◆ Supplied data
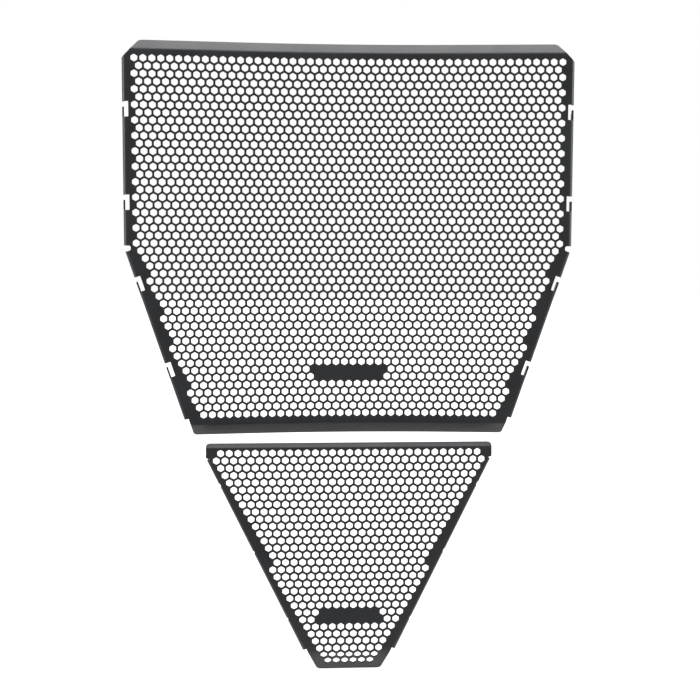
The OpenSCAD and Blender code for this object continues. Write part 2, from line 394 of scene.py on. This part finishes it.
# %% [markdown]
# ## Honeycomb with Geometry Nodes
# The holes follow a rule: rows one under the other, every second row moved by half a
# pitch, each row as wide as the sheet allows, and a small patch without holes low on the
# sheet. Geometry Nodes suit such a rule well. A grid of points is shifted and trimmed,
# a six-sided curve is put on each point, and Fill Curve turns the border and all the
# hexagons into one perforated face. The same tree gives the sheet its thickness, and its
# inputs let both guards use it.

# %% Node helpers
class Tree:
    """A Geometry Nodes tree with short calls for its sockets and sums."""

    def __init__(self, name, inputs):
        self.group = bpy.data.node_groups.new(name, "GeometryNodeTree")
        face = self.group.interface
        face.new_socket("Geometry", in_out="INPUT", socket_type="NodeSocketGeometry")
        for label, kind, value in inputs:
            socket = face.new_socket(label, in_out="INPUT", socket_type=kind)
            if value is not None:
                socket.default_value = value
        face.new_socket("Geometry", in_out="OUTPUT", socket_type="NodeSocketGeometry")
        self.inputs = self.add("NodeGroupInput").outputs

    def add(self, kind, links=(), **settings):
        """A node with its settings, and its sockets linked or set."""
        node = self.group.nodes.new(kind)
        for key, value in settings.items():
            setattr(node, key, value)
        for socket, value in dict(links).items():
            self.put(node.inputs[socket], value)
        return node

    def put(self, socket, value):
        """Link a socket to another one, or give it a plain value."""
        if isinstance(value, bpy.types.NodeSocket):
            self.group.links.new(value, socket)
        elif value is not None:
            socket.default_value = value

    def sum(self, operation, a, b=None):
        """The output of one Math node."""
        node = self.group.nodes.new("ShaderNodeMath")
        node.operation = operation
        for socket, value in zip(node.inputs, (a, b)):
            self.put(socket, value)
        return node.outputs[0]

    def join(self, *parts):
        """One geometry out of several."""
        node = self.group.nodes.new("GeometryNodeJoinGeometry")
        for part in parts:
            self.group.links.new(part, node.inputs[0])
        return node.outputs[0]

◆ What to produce
Would you reproduce the material above in full, exactly as given?

◆ Exercise output
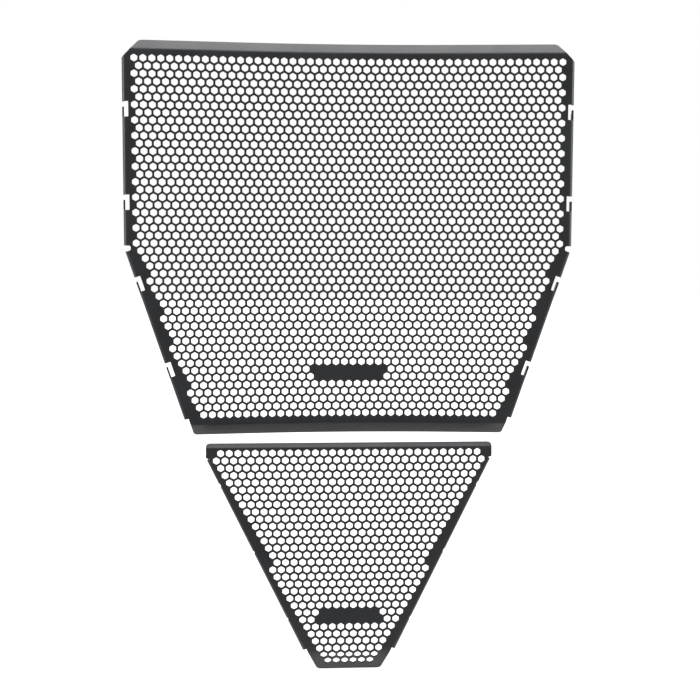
The OpenSCAD and Blender code for this object continues. Write part 2, from line 394 of scene.py on. This part finishes it.
# %% [markdown]
# ## Honeycomb with Geometry Nodes
# The holes follow a rule: rows one under the other, every second row moved by half a
# pitch, each row as wide as the sheet allows, and a small patch without holes low on the
# sheet. Geometry Nodes suit such a rule well. A grid of points is shifted and trimmed,
# a six-sided curve is put on each point, and Fill Curve turns the border and all the
# hexagons into one perforated face. The same tree gives the sheet its thickness, and its
# inputs let both guards use it.

# %% Node helpers
class Tree:
    """A Geometry Nodes tree with short calls for its sockets and sums."""

    def __init__(self, name, inputs):
        self.group = bpy.data.node_groups.new(name, "GeometryNodeTree")
        face = self.group.interface
        face.new_socket("Geometry", in_out="INPUT", socket_type="NodeSocketGeometry")
        for label, kind, value in inputs:
            socket = face.new_socket(label, in_out="INPUT", socket_type=kind)
            if value is not None:
                socket.default_value = value
        face.new_socket("Geometry", in_out="OUTPUT", socket_type="NodeSocketGeometry")
        self.inputs = self.add("NodeGroupInput").outputs

    def add(self, kind, links=(), **settings):
        """A node with its settings, and its sockets linked or set."""
        node = self.group.nodes.new(kind)
        for key, value in settings.items():
            setattr(node, key, value)
        for socket, value in dict(links).items():
            self.put(node.inputs[socket], value)
        return node

    def put(self, socket, value):
        """Link a socket to another one, or give it a plain value."""
        if isinstance(value, bpy.types.NodeSocket):
            self.group.links.new(value, socket)
        elif value is not None:
            socket.default_value = value

    def sum(self, operation, a, b=None):
        """The output of one Math node."""
        node = self.group.nodes.new("ShaderNodeMath")
        node.operation = operation
        for socket, value in zip(node.inputs, (a, b)):
            self.put(socket, value)
        return node.outputs[0]

    def join(self, *parts):
        """One geometry out of several."""
        node = self.group.nodes.new("GeometryNodeJoinGeometry")
        for part in parts:
            self.group.links.new(part, node.inputs[0])
        return node.outputs[0]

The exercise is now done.